Hay otro tipo de fraude, que también es de dominio público pero que quizá no se define con tanta precisión. Es el fraude gubernativo que representa la hegemonía roja en todos los ámbitos habidos y por haber. Cuando el predecesor empezó su primer gobierno la tasa de cambio estaba en 570 bolívares por dólar. Siguiendo la misma numeración –para que se entienda mejor la comparación–, esa tasa efectiva ya se avecina a los 20.000.000 (veinte millones) de bolívares por dólar. Mayor fraude económico que ese, difícil.

Pero no imposible, porque según las cuentas de diversos altos funcionarios de varios gobiernos del siglo XXI, incluso ministros de la economía, hay un desfalco en las cuentas nacionales que oscila entre 250 mil millones a 450 mil millones de dólares. Lo que representaría la avalancha de corrupción más arrolladora en la historia de la humanidad. Y no hay un ápice de exageración en semejante afirmación. Todo lo cual ayuda a explicar –que jamás justificar—que el conjunto del pueblo venezolano esté sumido en una catástrofe humanitaria en medio de una bonanza petrolera.

Y no hace falta la sapiencia macroeconómica de Ricardo Hausmann para intuir que se trata de una de las crisis más graves del mundo, que empalidece a otras que preocuparon o indignaron a la opinión pública global de una manera más intensa. La mampara de “revolución socialista” ha funcionado con no poca eficacia, al momento de distorsionar la realidad que padece Venezuela: un país sojuzgado por una hegemonía despótica, depredadora, envilecida y corrupta, que es expresión de la delincuencia organizada, no sólo a nivel nacional, o regional sino también de alcances internacionales.

Todos estos fraudes, debemos saberlo si aún no lo sabemos, se han llevado por delante a la república, a la democracia, al estado institucional, a la economía y a la convivencia social.

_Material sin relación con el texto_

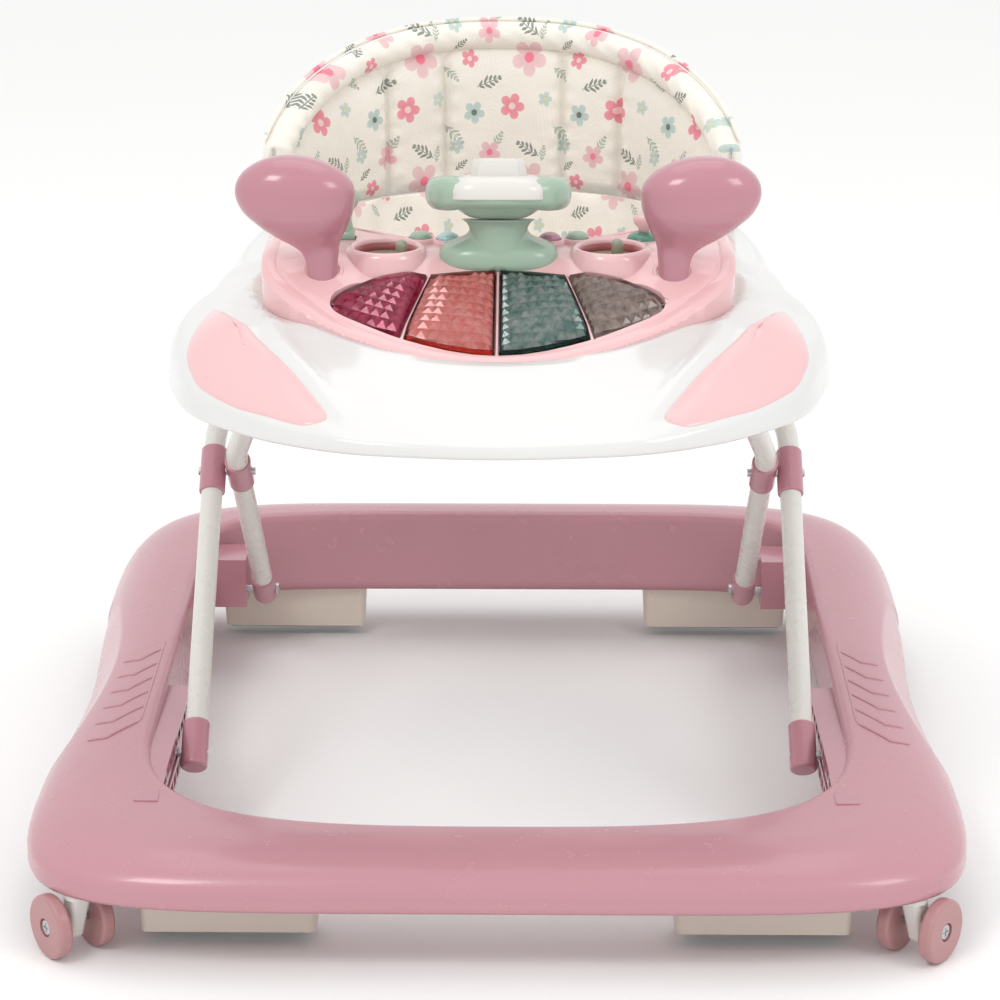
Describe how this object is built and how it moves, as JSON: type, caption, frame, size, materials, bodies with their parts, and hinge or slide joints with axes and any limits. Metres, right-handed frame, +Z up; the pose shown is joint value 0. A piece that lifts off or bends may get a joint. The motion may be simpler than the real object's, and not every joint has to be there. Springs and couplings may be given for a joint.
{
  "type": "baby walker",
  "caption": "Folding baby walker: rounded base ring on swivel castors, X-frame legs, car-style play tray with toys, and a padded fabric seat with a high back.",
  "frame": {"origin": "centre of the base's footprint, on the floor", "axes": "+Z up, +Y towards the walker's rear and backrest (the child faces -Y), +X across, to the right when seen from in front"},
  "size_m": [0.6444, 0.7064, 0.536],
  "materials": {
    "base_pink": "moulded, semi-gloss",
    "cap_pink": "moulded, glossy",
    "wheel_pink": "moulded, satin",
    "white_plastic": "moulded, glossy",
    "cream_plastic": "moulded, satin",
    "grip_rubber": "matt",
    "steel": "bright zinc",
    "tube_white": "powder coat, glossy",
    "tray_white": "moulded, high gloss",
    "light_pink": "moulded, glossy",
    "sage_green": "moulded, glossy",
    "pale_blue": "moulded, glossy",
    "mauve": "moulded, glossy",
    "gem_magenta": "translucent, faceted",
    "gem_coral": "translucent, faceted",
    "gem_teal": "translucent, faceted",
    "gem_taupe": "translucent, faceted",
    "mirror_film": "mirror film",
    "seat_fabric": "printed woven polyester over foam"
  },
  "bodies": {
    "base": {"base_shell": "base_pink", "front_rails": "cap_pink", "rear_brackets": "cap_pink", "base_screws": "steel", "stop_pads": "cream_plastic", "stopper_grip_strips": "grip_rubber", "castor_sockets": "cap_pink"},
    "inner_legs": {"inner_tubes": "tube_white", "inner_foot_caps": "cap_pink", "inner_sleeves": "cap_pink", "inner_top_sliders": "cap_pink", "inner_foot_pins": "steel"},
    "outer_legs": {"outer_tubes": "tube_white", "outer_foot_caps": "cap_pink", "outer_sleeves": "cap_pink", "outer_leg_pins": "steel"},
    "tray": {"tray_shell": "tray_white", "headlights": "light_pink", "slot_channels": "white_plastic", "pivot_brackets": "white_plastic", "console_panel": "light_pink", "steering_base": "sage_green", "battery_box": "white_plastic", "battery_cover": "white_plastic", "battery_cover_screws": "steel", "seat_ring": "white_plastic", "seat_sling": "seat_fabric", "backrest_pad": "seat_fabric", "backrest_board": "white_plastic"},
    "steering": {"steering_wheel": "sage_green", "wheel_insert": "white_plastic"},
    "horn": {"horn_button": "white_plastic"},
    "castor_front_left": {"castor_fork_front_left": "white_plastic"},
    "wheels_front_left": {"castor_wheels_front_left": "wheel_pink", "castor_axle_front_left": "steel"},
    "castor_front_right": {"castor_fork_front_right": "white_plastic"},
    "wheels_front_right": {"castor_wheels_front_right": "wheel_pink", "castor_axle_front_right": "steel"},
    "castor_rear_left": {"castor_fork_rear_left": "white_plastic"},
    "wheels_rear_left": {"castor_wheels_rear_left": "wheel_pink", "castor_axle_rear_left": "steel"},
    "castor_rear_right": {"castor_fork_rear_right": "white_plastic"},
    "wheels_rear_right": {"castor_wheels_rear_right": "wheel_pink", "castor_axle_rear_right": "steel"},
    "gem_magenta": {"gem_key_magenta": "gem_magenta"},
    "gem_coral": {"gem_key_coral": "gem_coral"},
    "gem_teal": {"gem_key_teal": "gem_teal"},
    "gem_taupe": {"gem_key_taupe": "gem_taupe"},
    "melody_1": {"melody_button_1": "sage_green"},
    "melody_2": {"melody_button_2": "pale_blue"},
    "melody_3": {"melody_button_3": "mauve"},
    "melody_4": {"melody_button_4": "sage_green"},
    "dial_body_left": {"dial_left": "sage_green"},
    "mirror_left": {"mirror_shell_left": "cap_pink", "mirror_glass_left": "mirror_film"},
    "dial_body_right": {"dial_right": "sage_green"},
    "mirror_right": {"mirror_shell_right": "cap_pink", "mirror_glass_right": "mirror_film"},
    "gear": {"gear_lever": "sage_green"},
    "key": {"ignition_key": "light_pink"}
  },
  "joints": [
    {"name": "swivel_front_left", "type": "hinge", "parent": "base", "child": "castor_front_left", "pos_m": [-0.277, -0.318, 0.044], "axis": [0, 0, 1], "continuous": true},
    {"name": "roll_front_left", "type": "hinge", "parent": "castor_front_left", "child": "wheels_front_left", "pos_m": [-0.28192, -0.3117, 0.022], "axis": [0.788, 0.6157, 0], "continuous": true},
    {"name": "swivel_front_right", "type": "hinge", "parent": "base", "child": "castor_front_right", "pos_m": [0.277, -0.318, 0.044], "axis": [0, 0, 1], "continuous": true},
    {"name": "roll_front_right", "type": "hinge", "parent": "castor_front_right", "child": "wheels_front_right", "pos_m": [0.28192, -0.3117, 0.022], "axis": [0.788, -0.6157, 0], "continuous": true},
    {"name": "swivel_rear_left", "type": "hinge", "parent": "base", "child": "castor_rear_left", "pos_m": [-0.29, 0.308, 0.044], "axis": [0, 0, 1], "continuous": true},
    {"name": "roll_rear_left", "type": "hinge", "parent": "castor_rear_left", "child": "wheels_rear_left", "pos_m": [-0.28675, 0.31531, 0.022], "axis": [0.9135, -0.4067, 0], "continuous": true},
    {"name": "swivel_rear_right", "type": "hinge", "parent": "base", "child": "castor_rear_right", "pos_m": [0.29, 0.308, 0.044], "axis": [0, 0, 1], "continuous": true},
    {"name": "roll_rear_right", "type": "hinge", "parent": "castor_rear_right", "child": "wheels_rear_right", "pos_m": [0.28675, 0.31531, 0.022], "axis": [0.9135, 0.4067, 0], "continuous": true},
    {"name": "fold", "type": "hinge", "parent": "base", "child": "inner_legs", "pos_m": [0, 0.216, 0.068], "axis": [1, 0, 0], "range_deg": [0, 28]},
    {"name": "leg_cross", "type": "hinge", "parent": "inner_legs", "child": "outer_legs", "pos_m": [0, 0.04044, 0.22497], "axis": [1, 0, 0], "range_deg": [-56.2, 0]},
    {"name": "tray_pivot", "type": "hinge", "parent": "outer_legs", "child": "tray", "pos_m": [0, 0.16717, 0.33828], "axis": [1, 0, 0], "range_deg": [0, 28.1]},
    {"name": "steering_turn", "type": "hinge", "parent": "tray", "child": "steering", "pos_m": [0, -0.128, 0.476], "axis": [0, 0.1736, 0.9848], "continuous": true},
    {"name": "horn_press", "type": "slide", "parent": "steering", "child": "horn", "axis": [0, -0.1736, -0.9848], "range_m": [0, 0.003], "stiffness_N_per_m": 400, "springref_m": -0.003},
    {"name": "gem_press_magenta", "type": "slide", "parent": "tray", "child": "gem_magenta", "axis": [0, 0.4429, -0.8966], "range_m": [0, 0.0025], "stiffness_N_per_m": 500, "springref_m": -0.003},
    {"name": "gem_press_coral", "type": "slide", "parent": "tray", "child": "gem_coral", "axis": [0, 0.4429, -0.8966], "range_m": [0, 0.0025], "stiffness_N_per_m": 500, "springref_m": -0.003},
    {"name": "gem_press_teal", "type": "slide", "parent": "tray", "child": "gem_teal", "axis": [0, 0.4429, -0.8966], "range_m": [0, 0.0025], "stiffness_N_per_m": 500, "springref_m": -0.003},
    {"name": "gem_press_taupe", "type": "slide", "parent": "tray", "child": "gem_taupe", "axis": [0, 0.4429, -0.8966], "range_m": [0, 0.0025], "stiffness_N_per_m": 500, "springref_m": -0.003},
    {"name": "melody_press_1", "type": "slide", "parent": "tray", "child": "melody_1", "axis": [0, 0, -1], "range_m": [0, 0.003], "stiffness_N_per_m": 300, "springref_m": -0.002},
    {"name": "melody_press_2", "type": "slide", "parent": "tray", "child": "melody_2", "axis": [0, 0, -1], "range_m": [0, 0.003], "stiffness_N_per_m": 300, "springref_m": -0.002},
    {"name": "melody_press_3", "type": "slide", "parent": "tray", "child": "melody_3", "axis": [0, 0, -1], "range_m": [0, 0.003], "stiffness_N_per_m": 300, "springref_m": -0.002},
    {"name": "melody_press_4", "type": "slide", "parent": "tray", "child": "melody_4", "axis": [0, 0, -1], "range_m": [0, 0.003], "stiffness_N_per_m": 300, "springref_m": -0.002},
    {"name": "dial_turn_left", "type": "hinge", "parent": "tray", "child": "dial_body_left", "pos_m": [-0.0765, -0.13, 0.436], "axis": [0, 0, 1], "continuous": true},
    {"name": "mirror_turn_left", "type": "hinge", "parent": "tray", "child": "mirror_left", "pos_m": [-0.118, -0.158, 0.43], "axis": [0, 0, 1], "range_deg": [-25, 25]},
    {"name": "dial_turn_right", "type": "hinge", "parent": "tray", "child": "dial_body_right", "pos_m": [0.0765, -0.13, 0.436], "axis": [0, 0, 1], "continuous": true},
    {"name": "mirror_turn_right", "type": "hinge", "parent": "tray", "child": "mirror_right", "pos_m": [0.118, -0.158, 0.43], "axis": [0, 0, 1], "range_deg": [-25, 25]},
    {"name": "gear_tilt", "type": "hinge", "parent": "tray", "child": "gear", "pos_m": [-0.106, -0.092, 0.437], "axis": [1, 0, 0], "range_deg": [-20, 20]},
    {"name": "key_turn", "type": "hinge", "parent": "tray", "child": "key", "pos_m": [0.1, -0.092, 0.436], "axis": [0, 0, 1], "range_deg": [-60, 60]}
  ],
  "couplings": [
    {"joint": "leg_cross", "follows": "fold", "ratio": -2},
    {"joint": "tray_pivot", "follows": "fold", "ratio": 1}
  ]
}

Tanto que Venezuela ha pasado de ser un país de inclusión e inmigración, a uno de exclusión, discriminación y creciente emigración, entre otros motivos porque nuestra nación ha sido transmutada en una de las más violentas del mundo. Más de 25 mil homicidios por año lo confirman, aunque algunos de los responsables oficiales de ese genocidio de violencia criminal, se rían al respecto.

Pero hay otro tipo de fraude –acto contrario a la verdad y a la rectitud, que no necesariamente es obvio o es evidente. Y es el fraude que se desprende de ciertos sectores de la oposición política, que tienen una retórica en una dirección, y una actuación en otra. Que por un lado animan a la población en su justificada protesta social –reprimida a sangre y fuego, y por el otro mantienen conversas de trastienda clandestina con los mismos a quienes califican públicamente de integrantes de una dictadura asesina. ¿Eso se puede convalidar? No, no se puede, a menos que se acepte el fraude como el modus vivendi de la vida pública nacional, y compitamos a ver quién es el más fraudulento de todos.

Y ojo, estas consideraciones no tienen un tenor moral. No. Tienen un sentido más bien operativo, porque con el fraude como medio o procedimiento, es muy cuesta arriba consolidar a una dirección política que sea capaz de superar a una hegemonía esencialmente fraudulenta. Venezuela colapsa como nación viable, independiente y capaz de ofrecer un presente y un futuro humano y digno. El fraude de la hegemonía tiene la responsabilidad principal, pero el otro fraude no se puede subestimar.